Technicisation et humanisation. L'art de la restauration du cadavre comme nouvelle esthétique de la "bonne mort"
Résumé
Ce chapitre rend compte de la transformation des pratiques funéraires au cours de la seconde moitié du 20ème siècle, en s'intéressant de façon privilégiée aux techniques de traitement du cadavre. Il retrace le tournant historique que constitue, à partir de 1960 en France, l'introduction de la thanatopraxie et plus largement le développement des " soins au défunt ". Il examine la trajectoire de cette innovation à travers l'action des groupes professionnels, les pompes funèbres et les thanatopracteurs.

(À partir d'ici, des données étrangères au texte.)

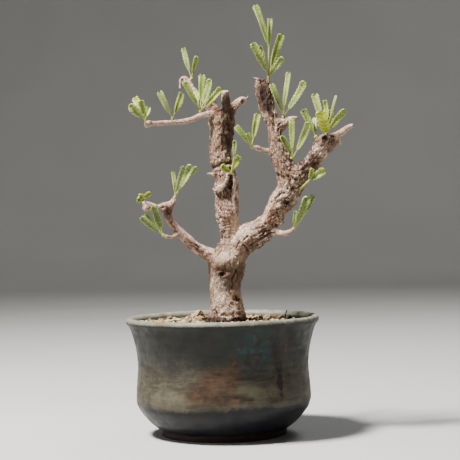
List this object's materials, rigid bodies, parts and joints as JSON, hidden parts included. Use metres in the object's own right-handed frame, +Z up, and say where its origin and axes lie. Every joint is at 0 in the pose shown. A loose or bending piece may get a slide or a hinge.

L'analyse décrit la façon dont les thanatopracteurs, bien que dépendants des opérateurs funéraires dans le gouvernement de leur marché, bâtissent leur autonomie professionnelle sur la spécialisation technique mais aussi sur le développement d'une rhétorique professionnelle de la " réparation ". Cette promesse ouvre à des traductions socialement légitimes non seulement en termes d'esthétique de la mort, mais au-delà dans la prévention de la souffrance voire des pathologies du deuil. Le champ des services au défunt n'en demeure pas moins ouvert à des conceptions alternatives voire concurrentes des scripts de la " bonne mort " et du " bon deuil ".